>> Begin
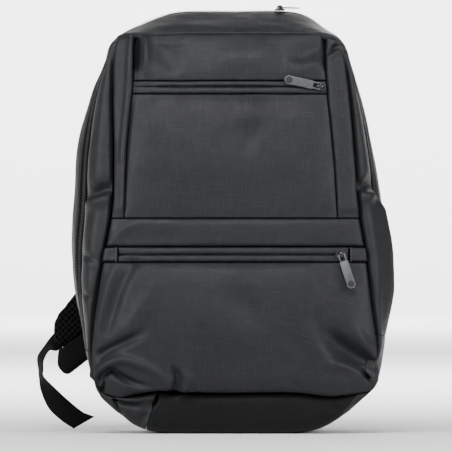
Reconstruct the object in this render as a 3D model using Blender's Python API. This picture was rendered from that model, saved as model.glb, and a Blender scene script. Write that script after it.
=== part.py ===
"""Laptop backpack: sewn panels, zips, sliders with pullers and two shoulder straps.

Metres, +Z up. The bag stands on its base, its front faces -Y.
Every cloth panel is a thin closed shell cut from one shared body form.
"""
import math

import bpy
from mathutils import Matrix, Vector

# Named sizes
HALF_WIDTH = 0.1652
HEIGHT = 0.4315
DEPTH = 0.140
CLOTH = 0.0022
TAPE = 0.0014
CHAIN_CROWN = 0.0010
SEAM = 0.0003
BACK_INSET = 0.018
BACK_PAD = 0.0100
BACK_PUFF = 0.0040
FRONT_DOME = 0.007
LIP_PUFF = 0.0024
PAD_THICK = 0.0120
END_THIN = 0.9
STRAP_BOW = 0.0400
WEB_WIDTH = 0.0250
WEB_THICK = 0.0016
SLIDER_HALF = 0.0060
SLIDER_BASE = 0.0018
BRIDGE_GAP = 0.0024
BRIDGE_WALL = 0.0014
PULLER_LENGTH = 0.0370
PULLER_WIDTH = 0.0088
PULLER_THICK = 0.0012
FINE = 2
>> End
▸ The problem
Please restate the whole listing word for word.

▸ Response to the exercise
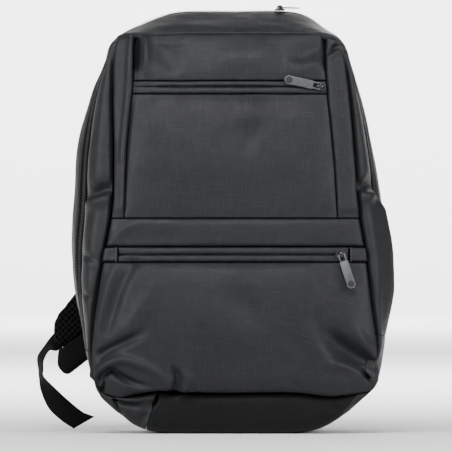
Reconstruct the object in this render as a 3D model using Blender's Python API. This picture was rendered from that model, saved as model.glb, and a Blender scene script. Write that script after it.
=== part.py ===
"""Laptop backpack: sewn panels, zips, sliders with pullers and two shoulder straps.

Metres, +Z up. The bag stands on its base, its front faces -Y.
Every cloth panel is a thin closed shell cut from one shared body form.
"""
import math

import bpy
from mathutils import Matrix, Vector

# Named sizes
HALF_WIDTH = 0.1652
HEIGHT = 0.4315
DEPTH = 0.140
CLOTH = 0.0022
TAPE = 0.0014
CHAIN_CROWN = 0.0010
SEAM = 0.0003
BACK_INSET = 0.018
BACK_PAD = 0.0100
BACK_PUFF = 0.0040
FRONT_DOME = 0.007
LIP_PUFF = 0.0024
PAD_THICK = 0.0120
END_THIN = 0.9
STRAP_BOW = 0.0400
WEB_WIDTH = 0.0250
WEB_THICK = 0.0016
SLIDER_HALF = 0.0060
SLIDER_BASE = 0.0018
BRIDGE_GAP = 0.0024
BRIDGE_WALL = 0.0014
PULLER_LENGTH = 0.0370
PULLER_WIDTH = 0.0088
PULLER_THICK = 0.0012
FINE = 2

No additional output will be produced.